Many times people say, “You’re crazy if you decide to take Spanish lessons in Buenos Aires! Porteños, i.e., people born in this city, speak a bizarre distorted type of Spanish impossible to understand for the rest of the people on the planet.”
It’s true that the variety of Spanish spoken in the Río de la Plata — mainly Buenos Aires and Uruguay — might sound a bit weird for people who are more familiar with the dialects spoken in Mexico or Spain, but it’s just a question of getting familiar with its distinctive Italian-ish intonation and the use of voseo.
Now you may be wondering what voseo is. It is basically the use of the personal pronoun vos instead of the more widely used tú (tuteo) to refer to the second person singular ‘you.’
The Spanish language has three different alternatives to translate the English singular ‘you’ — tú, vos and usted. The way they are used and the meanings change in every country.
The story goes like this: the pronoun vos started to be used in Spain in the 4th century to show extreme respect. Actually, you could only call the emperor vos. During the following centuries, its use began to expand. The original meaning of authority slowly shifted until the 19th century when addressing someone as ‘vos’ started being almost offensive.
Later on, the use of ‘vos’ completely disappeared in Spain but some regions continued its usage in the Americas. Spain encouraged the use of ‘polite Spanish’ in their colonies. Countries such as Peru and Mexico, strong vice-royals of Spain, began to use usted and later tú. The countries where Spain had less of a stronghold continued the use of the voseo to varying degrees.

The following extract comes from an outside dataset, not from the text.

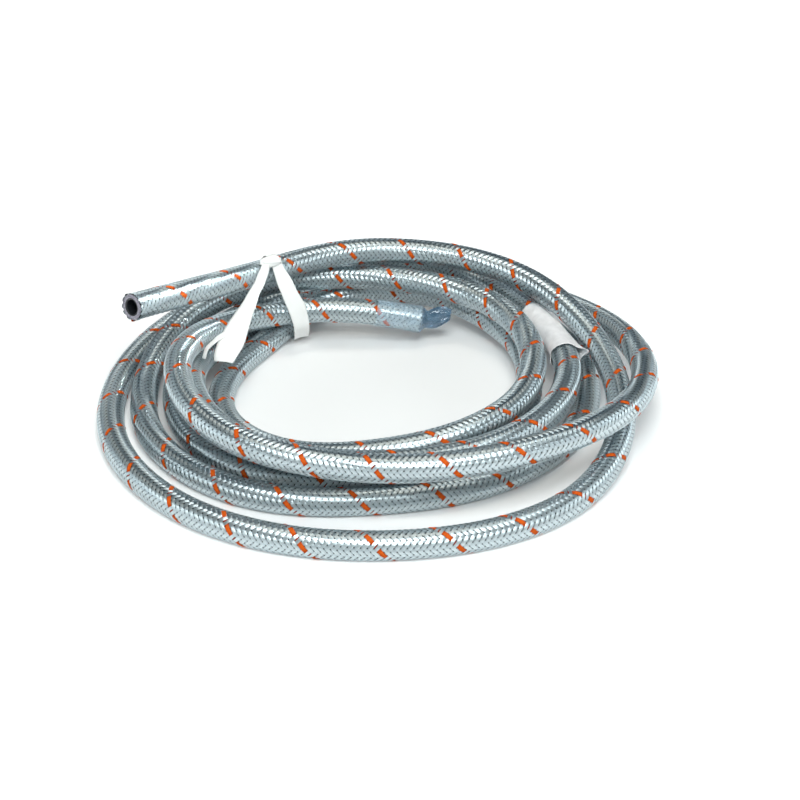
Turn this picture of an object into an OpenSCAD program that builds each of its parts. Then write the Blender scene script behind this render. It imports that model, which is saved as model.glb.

There are nine countries in Latin America that still use the voseo in some form or another, so it is useful to be familiar with it.
In Argentina, Uruguay and Paraguay we only use vos in informal contexts and usted in formal situations like when seeing a doctor or addressing your boss.
Only in these three countries is the use of vos standardized across the population and in the media. In some other countries of Latin America, it is only limited to some regions or social classes. In yet others, it’s even more complicated — they use vos, tú and usted to express three degrees of formality: low, medium and high. But the scene can get even more confusing: in some places like Costa Rica, usted is the predominate second person pronoun. There, even school kids call each other usted and vos is only used with family members.
If you decide to learn Spanish in Buenos Aires you don’t need to be worried about learning the voseo. The conjugations only differ from tú in two verbal tenses, the present and imperative. There is also only one irregular verb conjugation, meaning the vos form is initially easier to learn.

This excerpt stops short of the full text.